[EXERCISE BRIEF]
Give back the whole listing exactly as shown.

--------

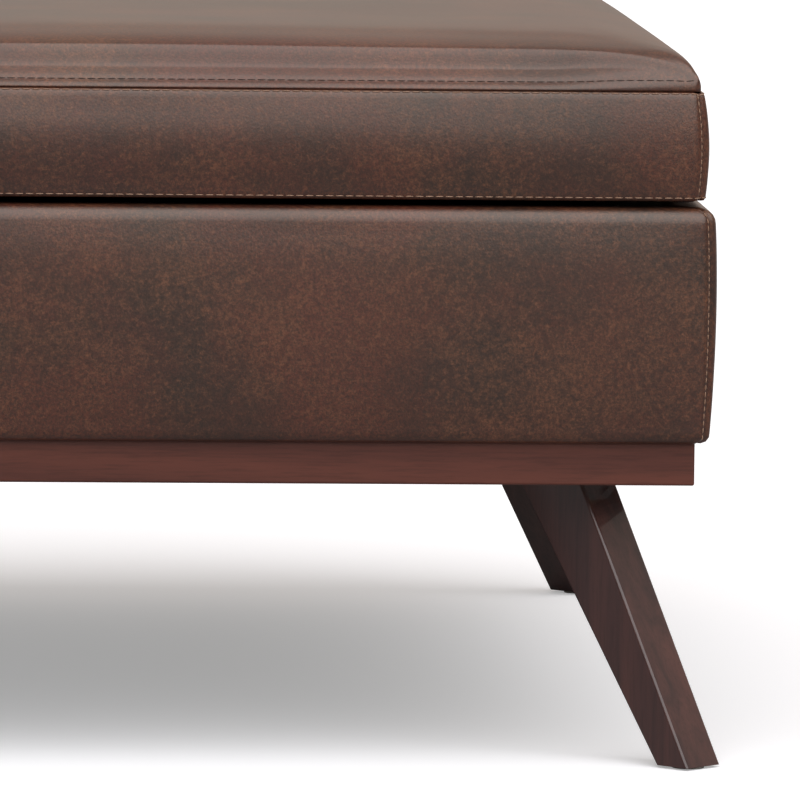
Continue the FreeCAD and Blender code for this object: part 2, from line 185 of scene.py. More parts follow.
def turned(points, quarters):
    """Points of the front side, turned to the side that many quarter turns on."""
    cos, sin = ((1, 0), (0, 1), (-1, 0), (0, -1))[quarters % 4]
    out = np.array(points, float)
    out[..., 0], out[..., 1] = (
        points[..., 0] * cos - points[..., 1] * sin,
        points[..., 0] * sin + points[..., 1] * cos,
    )
    return out


def finish_mesh(piece):
    """Bakes the piece's modifiers into a plain mesh."""
    depsgraph = bpy.context.evaluated_depsgraph_get()
    mesh = bpy.data.meshes.new_from_object(piece.evaluated_get(depsgraph), depsgraph=depsgraph)
    mesh.name = piece.name
    piece.modifiers.clear()
    piece.data = mesh
    return piece


def smooth_noise(points, size, seed):
    """Gentle, repeatable unevenness from -1 to 1 whose humps are about that size across."""
    random = np.random.default_rng(seed)
    total = np.zeros(len(points))
    for _ in range(7):
        way = random.normal(size=3)
        way *= 2 * math.pi / (size * random.uniform(1.6, 3.2)) / np.linalg.norm(way)
        total += np.sin(points @ way + random.uniform(0, 2 * math.pi))
    return total / 4


def outline(steps, spacing):
    """Points along a path of (out, high) corners and (through, end) arcs, about that far apart."""
    points = [np.array(steps[0], float)]
    for step in steps[1:]:
        start = points[-1]
        if isinstance(step[0], tuple):
            through, end = np.array(step[0]), np.array(step[1])
            # the circle through three points
            rows = 2 * np.array([through - start, end - start])
            centre = np.linalg.solve(rows, [through @ through - start @ start, end @ end - start @ start])
            radius = np.linalg.norm(start - centre)
            angles = [math.atan2(*(p - centre)[::-1]) for p in (start, through, end)]
            first = (angles[1] - angles[0] + math.pi) % (2 * math.pi) - math.pi
            second = (angles[2] - angles[1] + math.pi) % (2 * math.pi) - math.pi
            count = max(2, round(radius * abs(first + second) / spacing))
            for i in range(1, count + 1):
                angle = angles[0] + (first + second) * i / count
                points.append(centre + radius * np.array([math.cos(angle), math.sin(angle)]))
        else:
            end = np.array(step, float)
            count = max(1, round(np.linalg.norm(end - start) / spacing))
            points += [start + (end - start) * i / count for i in range(1, count + 1)]
    return np.array(points)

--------

[SOLUTION BELOW]
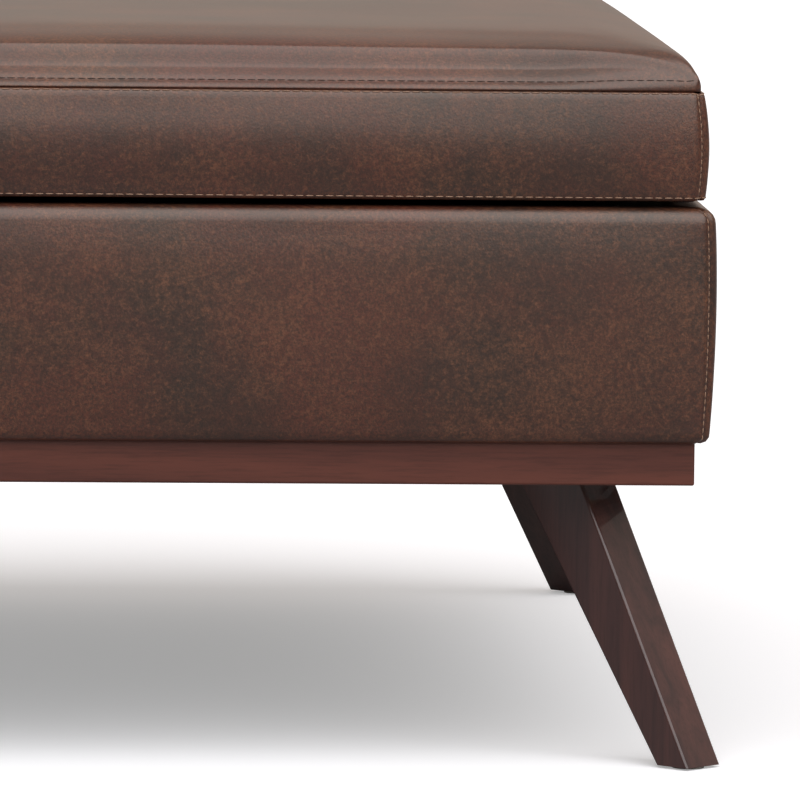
Continue the FreeCAD and Blender code for this object: part 2, from line 185 of scene.py. More parts follow.
def turned(points, quarters):
    """Points of the front side, turned to the side that many quarter turns on."""
    cos, sin = ((1, 0), (0, 1), (-1, 0), (0, -1))[quarters % 4]
    out = np.array(points, float)
    out[..., 0], out[..., 1] = (
        points[..., 0] * cos - points[..., 1] * sin,
        points[..., 0] * sin + points[..., 1] * cos,
    )
    return out


def finish_mesh(piece):
    """Bakes the piece's modifiers into a plain mesh."""
    depsgraph = bpy.context.evaluated_depsgraph_get()
    mesh = bpy.data.meshes.new_from_object(piece.evaluated_get(depsgraph), depsgraph=depsgraph)
    mesh.name = piece.name
    piece.modifiers.clear()
    piece.data = mesh
    return piece


def smooth_noise(points, size, seed):
    """Gentle, repeatable unevenness from -1 to 1 whose humps are about that size across."""
    random = np.random.default_rng(seed)
    total = np.zeros(len(points))
    for _ in range(7):
        way = random.normal(size=3)
        way *= 2 * math.pi / (size * random.uniform(1.6, 3.2)) / np.linalg.norm(way)
        total += np.sin(points @ way + random.uniform(0, 2 * math.pi))
    return total / 4


def outline(steps, spacing):
    """Points along a path of (out, high) corners and (through, end) arcs, about that far apart."""
    points = [np.array(steps[0], float)]
    for step in steps[1:]:
        start = points[-1]
        if isinstance(step[0], tuple):
            through, end = np.array(step[0]), np.array(step[1])
            # the circle through three points
            rows = 2 * np.array([through - start, end - start])
            centre = np.linalg.solve(rows, [through @ through - start @ start, end @ end - start @ start])
            radius = np.linalg.norm(start - centre)
            angles = [math.atan2(*(p - centre)[::-1]) for p in (start, through, end)]
            first = (angles[1] - angles[0] + math.pi) % (2 * math.pi) - math.pi
            second = (angles[2] - angles[1] + math.pi) % (2 * math.pi) - math.pi
            count = max(2, round(radius * abs(first + second) / spacing))
            for i in range(1, count + 1):
                angle = angles[0] + (first + second) * i / count
                points.append(centre + radius * np.array([math.cos(angle), math.sin(angle)]))
        else:
            end = np.array(step, float)
            count = max(1, round(np.linalg.norm(end - start) / spacing))
            points += [start + (end - start) * i / count for i in range(1, count + 1)]
    return np.array(points)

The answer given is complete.